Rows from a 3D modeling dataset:
* START *

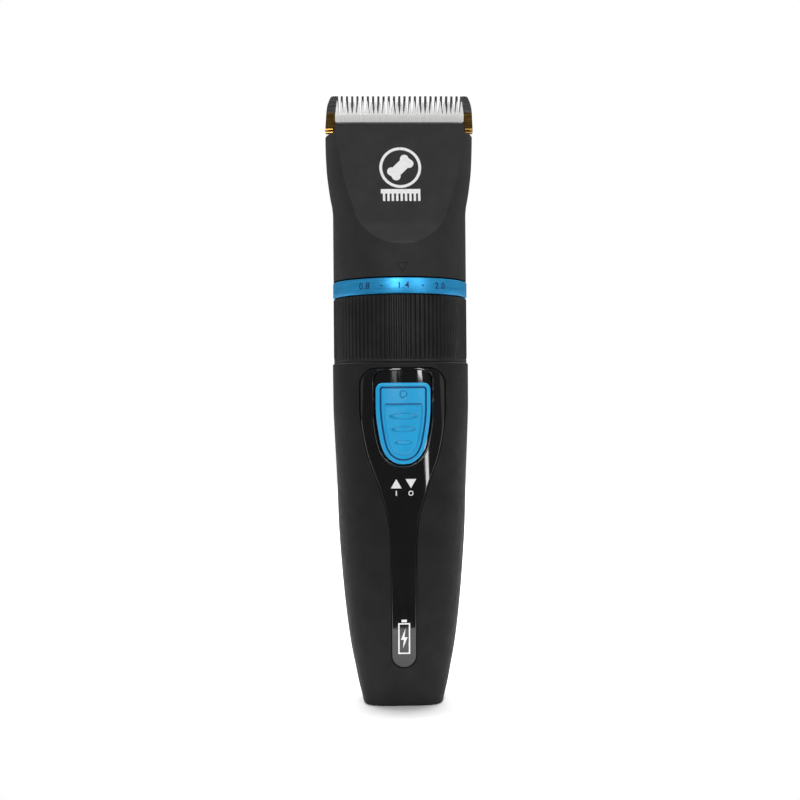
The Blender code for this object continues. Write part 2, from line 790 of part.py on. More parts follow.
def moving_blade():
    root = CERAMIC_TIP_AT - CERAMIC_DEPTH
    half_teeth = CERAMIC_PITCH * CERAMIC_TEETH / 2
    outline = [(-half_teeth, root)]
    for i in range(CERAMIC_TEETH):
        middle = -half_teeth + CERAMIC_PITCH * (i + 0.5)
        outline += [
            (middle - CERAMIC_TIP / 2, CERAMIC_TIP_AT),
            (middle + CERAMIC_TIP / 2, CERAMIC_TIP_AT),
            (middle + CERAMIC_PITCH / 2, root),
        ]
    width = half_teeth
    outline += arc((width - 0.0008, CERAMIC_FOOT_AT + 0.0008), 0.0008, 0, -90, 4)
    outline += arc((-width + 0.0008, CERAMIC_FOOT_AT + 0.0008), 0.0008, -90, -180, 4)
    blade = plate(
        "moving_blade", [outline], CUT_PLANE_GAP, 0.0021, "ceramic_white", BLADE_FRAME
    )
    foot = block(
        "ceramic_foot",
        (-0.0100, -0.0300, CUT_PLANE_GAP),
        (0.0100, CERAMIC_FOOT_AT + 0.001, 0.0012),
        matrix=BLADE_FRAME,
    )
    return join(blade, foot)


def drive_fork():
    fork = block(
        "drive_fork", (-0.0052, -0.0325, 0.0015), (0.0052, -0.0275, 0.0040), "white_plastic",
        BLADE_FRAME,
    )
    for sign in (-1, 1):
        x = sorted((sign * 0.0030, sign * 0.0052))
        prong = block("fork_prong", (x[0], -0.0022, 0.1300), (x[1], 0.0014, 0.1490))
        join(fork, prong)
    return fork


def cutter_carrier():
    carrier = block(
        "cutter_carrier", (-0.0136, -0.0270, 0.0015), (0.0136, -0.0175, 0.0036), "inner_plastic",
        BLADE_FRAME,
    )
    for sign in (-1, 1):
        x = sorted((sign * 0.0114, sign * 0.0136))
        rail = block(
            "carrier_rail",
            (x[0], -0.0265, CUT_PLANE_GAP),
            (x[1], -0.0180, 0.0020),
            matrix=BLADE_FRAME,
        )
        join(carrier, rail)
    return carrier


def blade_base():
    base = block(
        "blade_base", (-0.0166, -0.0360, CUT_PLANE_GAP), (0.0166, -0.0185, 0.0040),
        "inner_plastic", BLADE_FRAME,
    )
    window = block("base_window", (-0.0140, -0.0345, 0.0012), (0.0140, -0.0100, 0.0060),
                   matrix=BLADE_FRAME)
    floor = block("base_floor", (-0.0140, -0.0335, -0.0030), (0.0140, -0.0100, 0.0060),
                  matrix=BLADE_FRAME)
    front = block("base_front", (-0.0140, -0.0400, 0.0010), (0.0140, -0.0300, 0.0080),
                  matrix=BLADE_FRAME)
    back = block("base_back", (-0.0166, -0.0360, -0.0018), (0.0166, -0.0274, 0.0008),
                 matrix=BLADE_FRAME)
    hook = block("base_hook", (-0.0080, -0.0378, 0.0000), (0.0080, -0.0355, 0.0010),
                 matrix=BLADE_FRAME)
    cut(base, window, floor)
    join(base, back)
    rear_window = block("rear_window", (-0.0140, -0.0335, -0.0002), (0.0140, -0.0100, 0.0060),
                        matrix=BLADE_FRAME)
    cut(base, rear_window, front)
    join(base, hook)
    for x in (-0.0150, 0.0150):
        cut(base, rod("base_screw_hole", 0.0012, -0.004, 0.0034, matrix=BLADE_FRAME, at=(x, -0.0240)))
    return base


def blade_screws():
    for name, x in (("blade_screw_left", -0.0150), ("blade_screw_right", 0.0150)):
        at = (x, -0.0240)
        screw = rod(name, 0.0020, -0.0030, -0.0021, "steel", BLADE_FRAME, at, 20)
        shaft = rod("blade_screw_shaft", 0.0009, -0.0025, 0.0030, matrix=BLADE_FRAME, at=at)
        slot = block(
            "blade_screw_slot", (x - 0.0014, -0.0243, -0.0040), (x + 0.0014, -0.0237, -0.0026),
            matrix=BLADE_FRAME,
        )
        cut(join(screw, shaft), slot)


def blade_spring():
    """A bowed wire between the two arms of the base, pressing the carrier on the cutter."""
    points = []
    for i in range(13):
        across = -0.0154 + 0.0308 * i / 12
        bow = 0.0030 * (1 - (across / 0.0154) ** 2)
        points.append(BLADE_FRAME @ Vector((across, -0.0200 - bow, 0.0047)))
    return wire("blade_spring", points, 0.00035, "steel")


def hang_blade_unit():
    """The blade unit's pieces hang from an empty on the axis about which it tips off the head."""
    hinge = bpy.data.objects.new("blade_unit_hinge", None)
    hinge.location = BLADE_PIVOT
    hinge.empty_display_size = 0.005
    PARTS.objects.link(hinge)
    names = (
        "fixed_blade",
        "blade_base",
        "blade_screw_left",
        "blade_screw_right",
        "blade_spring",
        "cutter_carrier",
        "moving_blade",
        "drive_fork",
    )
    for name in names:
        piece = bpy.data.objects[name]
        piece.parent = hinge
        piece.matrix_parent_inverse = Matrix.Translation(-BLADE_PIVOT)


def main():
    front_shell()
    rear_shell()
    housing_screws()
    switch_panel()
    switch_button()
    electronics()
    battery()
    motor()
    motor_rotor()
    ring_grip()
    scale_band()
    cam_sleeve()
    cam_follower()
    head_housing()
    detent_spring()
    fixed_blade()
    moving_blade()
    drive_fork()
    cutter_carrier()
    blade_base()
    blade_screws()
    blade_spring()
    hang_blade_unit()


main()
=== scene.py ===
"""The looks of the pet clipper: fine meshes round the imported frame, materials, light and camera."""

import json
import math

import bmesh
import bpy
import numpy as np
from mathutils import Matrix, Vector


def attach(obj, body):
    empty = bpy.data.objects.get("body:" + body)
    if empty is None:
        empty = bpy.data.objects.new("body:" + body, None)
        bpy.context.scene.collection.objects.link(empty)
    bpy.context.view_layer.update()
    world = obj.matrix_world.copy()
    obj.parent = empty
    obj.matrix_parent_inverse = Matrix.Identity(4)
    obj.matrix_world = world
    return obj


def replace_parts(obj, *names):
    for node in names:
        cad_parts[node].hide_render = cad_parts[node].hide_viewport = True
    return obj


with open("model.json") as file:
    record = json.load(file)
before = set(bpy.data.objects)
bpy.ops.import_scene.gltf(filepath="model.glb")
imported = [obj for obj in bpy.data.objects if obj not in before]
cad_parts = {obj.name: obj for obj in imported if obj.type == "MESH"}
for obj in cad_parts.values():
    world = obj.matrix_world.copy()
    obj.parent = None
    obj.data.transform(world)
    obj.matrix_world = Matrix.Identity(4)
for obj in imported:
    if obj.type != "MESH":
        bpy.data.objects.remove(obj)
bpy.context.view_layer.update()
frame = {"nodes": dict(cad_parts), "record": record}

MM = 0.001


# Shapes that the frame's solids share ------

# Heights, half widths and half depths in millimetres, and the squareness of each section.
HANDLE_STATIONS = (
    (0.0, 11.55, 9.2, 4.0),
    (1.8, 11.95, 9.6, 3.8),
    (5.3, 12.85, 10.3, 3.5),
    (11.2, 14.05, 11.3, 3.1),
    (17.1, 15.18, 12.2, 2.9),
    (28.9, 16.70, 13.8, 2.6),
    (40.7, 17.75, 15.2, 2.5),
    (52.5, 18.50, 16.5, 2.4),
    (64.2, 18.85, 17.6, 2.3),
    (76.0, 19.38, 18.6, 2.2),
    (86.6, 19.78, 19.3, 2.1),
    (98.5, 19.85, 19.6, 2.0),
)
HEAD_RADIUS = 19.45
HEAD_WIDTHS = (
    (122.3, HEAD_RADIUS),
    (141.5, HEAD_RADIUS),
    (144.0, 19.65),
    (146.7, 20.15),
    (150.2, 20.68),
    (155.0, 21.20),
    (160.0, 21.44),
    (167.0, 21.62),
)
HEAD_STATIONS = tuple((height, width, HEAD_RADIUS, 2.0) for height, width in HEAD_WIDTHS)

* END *
* START *

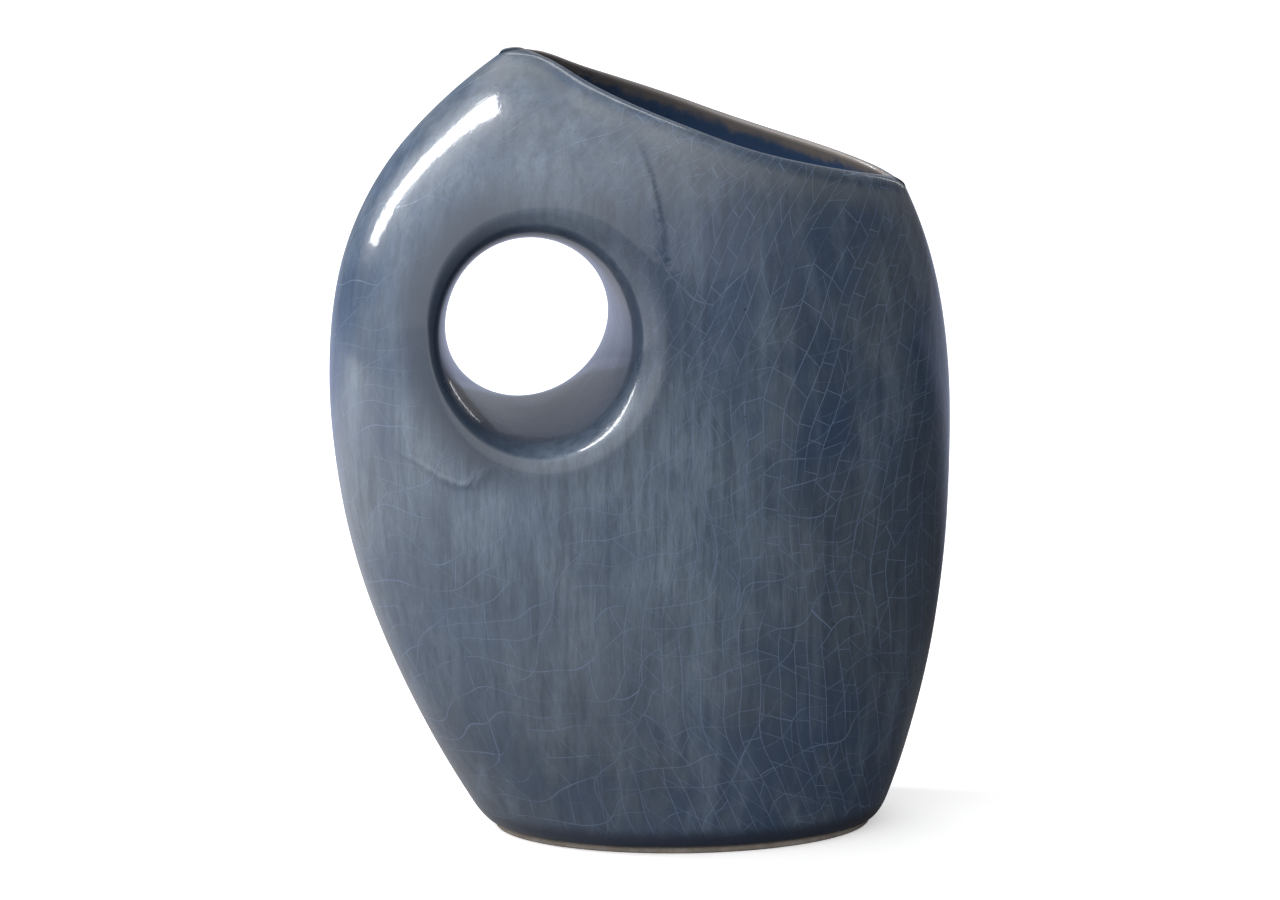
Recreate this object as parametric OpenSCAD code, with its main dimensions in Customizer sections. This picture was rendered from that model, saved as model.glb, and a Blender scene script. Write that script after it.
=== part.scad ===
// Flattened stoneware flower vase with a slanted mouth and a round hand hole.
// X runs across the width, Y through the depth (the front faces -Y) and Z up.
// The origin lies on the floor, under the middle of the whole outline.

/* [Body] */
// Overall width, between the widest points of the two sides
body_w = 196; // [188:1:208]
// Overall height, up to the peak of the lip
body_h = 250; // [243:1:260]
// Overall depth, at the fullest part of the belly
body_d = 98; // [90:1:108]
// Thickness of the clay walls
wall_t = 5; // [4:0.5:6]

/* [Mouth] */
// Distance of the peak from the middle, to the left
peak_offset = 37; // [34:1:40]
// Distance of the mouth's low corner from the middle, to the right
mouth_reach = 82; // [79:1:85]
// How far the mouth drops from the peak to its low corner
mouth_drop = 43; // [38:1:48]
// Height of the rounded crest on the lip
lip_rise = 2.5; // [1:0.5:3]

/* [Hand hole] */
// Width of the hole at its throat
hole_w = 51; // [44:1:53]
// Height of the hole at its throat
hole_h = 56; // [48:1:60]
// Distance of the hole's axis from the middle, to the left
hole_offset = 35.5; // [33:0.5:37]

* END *

Given request: Return a copy of every line that includes the word "main".

Answer to this exercise:
def main():
main()
Recreate this object as parametric OpenSCAD code, with its main dimensions in Customizer sections. This picture was rendered from that model, saved as model.glb, and a Blender scene script. Write that script after it.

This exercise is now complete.